Decisions are rarely easy. Most of the time they are difficult. The decision to stay in a relationship is not easy, nor is the decision to leave. Four times I’ve been the one to “make the decision” to leave a long term relationship or marriage. I’ve learned a lot about knowing whether or not I should leave a relationship. The first time was a good choice, the second time it was unclear but with hindsight I know I made the decision prematurely. The third time the decision should never have been needed to be made, and that said the decision to leave should have been made much earlier. The fourth time was very tough to say “I’m sorry, I’m leaving.” Knowing to leave or not came down to the answer of one question.

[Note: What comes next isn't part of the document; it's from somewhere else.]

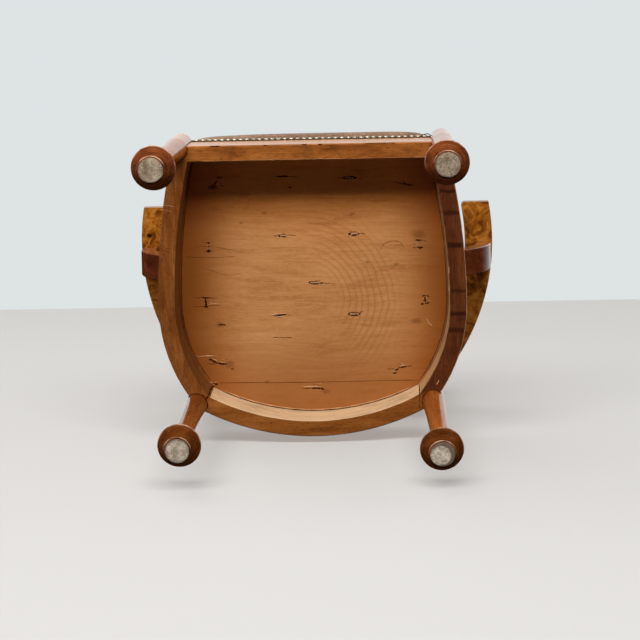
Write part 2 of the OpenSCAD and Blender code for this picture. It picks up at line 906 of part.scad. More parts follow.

To answer my sister’s question I socratically asked her a really big question, “Can you imagine him never being in your life, ever again?” Her reply would help her answer her own deeper question of “How do I know if I should leave him?”

Answering the question myself about my first long term relationship, when I was eighteen, I would say, “Yes, I can imagine him never being in my life again.” We were good for each other at the time. It was a critical life learning. And there were no regrets escaping that relationship.

To answer the question about my first husband I would say, “I’m not sure…” We had had some tough times because of some of his health problems. A divorce was probably premature, but he felt he was holding me back from growing emotionally and professionally. And I was without outside emotional support. The divorce was a mutual decision. I moved away during the divorce process to move back to town a year later. A teeny part of me had hoped that he would still be around that we could check in and see where we were each at. My dad’s cousin had remarried his wife after about ten years of being divorced, so why couldn’t we? He had moved and we completely lost contact after our divorce hearing.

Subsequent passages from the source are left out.